Transcribe only the lines from the line with "Continue the FreeCAD" through the line with "return np.array(ribs)", exactly, counting both of those lines as part of the stretch.
───── Available records ─────
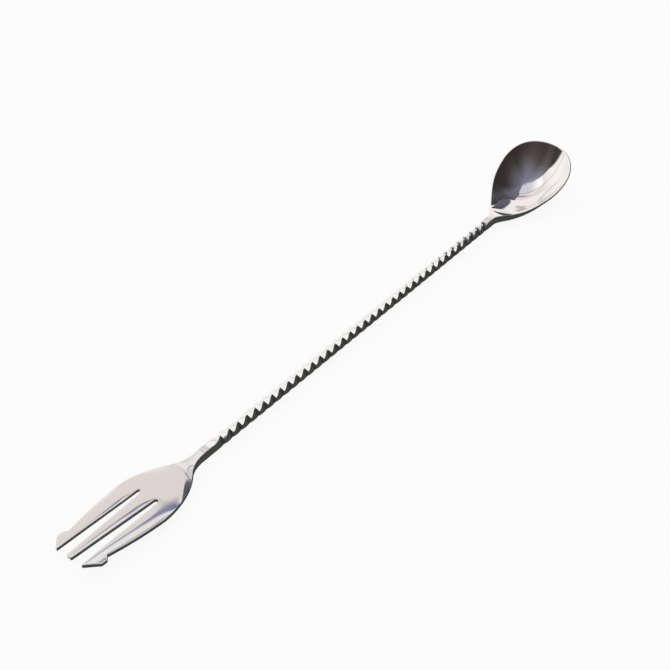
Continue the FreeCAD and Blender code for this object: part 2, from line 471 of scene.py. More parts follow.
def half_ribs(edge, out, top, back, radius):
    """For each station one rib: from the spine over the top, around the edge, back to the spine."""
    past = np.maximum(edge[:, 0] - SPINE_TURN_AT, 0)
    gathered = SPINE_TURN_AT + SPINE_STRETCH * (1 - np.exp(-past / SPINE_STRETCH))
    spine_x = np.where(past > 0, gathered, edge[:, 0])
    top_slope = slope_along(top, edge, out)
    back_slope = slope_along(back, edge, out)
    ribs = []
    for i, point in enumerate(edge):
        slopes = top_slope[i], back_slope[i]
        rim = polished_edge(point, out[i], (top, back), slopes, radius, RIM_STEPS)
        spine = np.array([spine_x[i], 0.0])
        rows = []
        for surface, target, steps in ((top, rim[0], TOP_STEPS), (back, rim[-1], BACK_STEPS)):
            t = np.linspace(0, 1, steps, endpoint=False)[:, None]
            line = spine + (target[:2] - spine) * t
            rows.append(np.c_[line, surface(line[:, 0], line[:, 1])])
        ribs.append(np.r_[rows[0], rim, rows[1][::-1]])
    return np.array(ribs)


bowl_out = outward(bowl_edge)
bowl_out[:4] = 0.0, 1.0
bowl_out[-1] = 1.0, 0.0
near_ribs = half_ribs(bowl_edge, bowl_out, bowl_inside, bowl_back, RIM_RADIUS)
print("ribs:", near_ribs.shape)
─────
───── Available records ─────
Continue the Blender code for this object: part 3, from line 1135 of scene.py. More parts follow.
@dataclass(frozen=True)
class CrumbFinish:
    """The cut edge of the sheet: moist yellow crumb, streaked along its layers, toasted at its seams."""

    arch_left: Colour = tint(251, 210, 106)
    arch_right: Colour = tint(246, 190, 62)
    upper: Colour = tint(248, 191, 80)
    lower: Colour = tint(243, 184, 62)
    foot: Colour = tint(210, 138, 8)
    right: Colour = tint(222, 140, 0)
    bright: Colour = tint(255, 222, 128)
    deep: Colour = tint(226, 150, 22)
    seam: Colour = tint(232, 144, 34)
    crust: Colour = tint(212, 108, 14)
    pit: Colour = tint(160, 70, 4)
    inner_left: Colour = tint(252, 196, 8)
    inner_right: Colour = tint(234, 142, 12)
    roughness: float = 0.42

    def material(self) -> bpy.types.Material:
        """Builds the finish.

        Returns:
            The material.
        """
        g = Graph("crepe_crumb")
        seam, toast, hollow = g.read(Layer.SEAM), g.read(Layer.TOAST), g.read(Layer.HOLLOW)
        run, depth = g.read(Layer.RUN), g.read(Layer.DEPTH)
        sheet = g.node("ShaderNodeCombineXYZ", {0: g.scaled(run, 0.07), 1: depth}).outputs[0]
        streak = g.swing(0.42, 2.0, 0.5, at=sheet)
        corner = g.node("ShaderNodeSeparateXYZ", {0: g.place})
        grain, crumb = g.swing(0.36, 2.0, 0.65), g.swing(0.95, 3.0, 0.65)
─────
[Output below]
Continue the FreeCAD and Blender code for this object: part 2, from line 471 of scene.py. More parts follow.
def half_ribs(edge, out, top, back, radius):
    """For each station one rib: from the spine over the top, around the edge, back to the spine."""
    past = np.maximum(edge[:, 0] - SPINE_TURN_AT, 0)
    gathered = SPINE_TURN_AT + SPINE_STRETCH * (1 - np.exp(-past / SPINE_STRETCH))
    spine_x = np.where(past > 0, gathered, edge[:, 0])
    top_slope = slope_along(top, edge, out)
    back_slope = slope_along(back, edge, out)
    ribs = []
    for i, point in enumerate(edge):
        slopes = top_slope[i], back_slope[i]
        rim = polished_edge(point, out[i], (top, back), slopes, radius, RIM_STEPS)
        spine = np.array([spine_x[i], 0.0])
        rows = []
        for surface, target, steps in ((top, rim[0], TOP_STEPS), (back, rim[-1], BACK_STEPS)):
            t = np.linspace(0, 1, steps, endpoint=False)[:, None]
            line = spine + (target[:2] - spine) * t
            rows.append(np.c_[line, surface(line[:, 0], line[:, 1])])
        ribs.append(np.r_[rows[0], rim, rows[1][::-1]])
    return np.array(ribs)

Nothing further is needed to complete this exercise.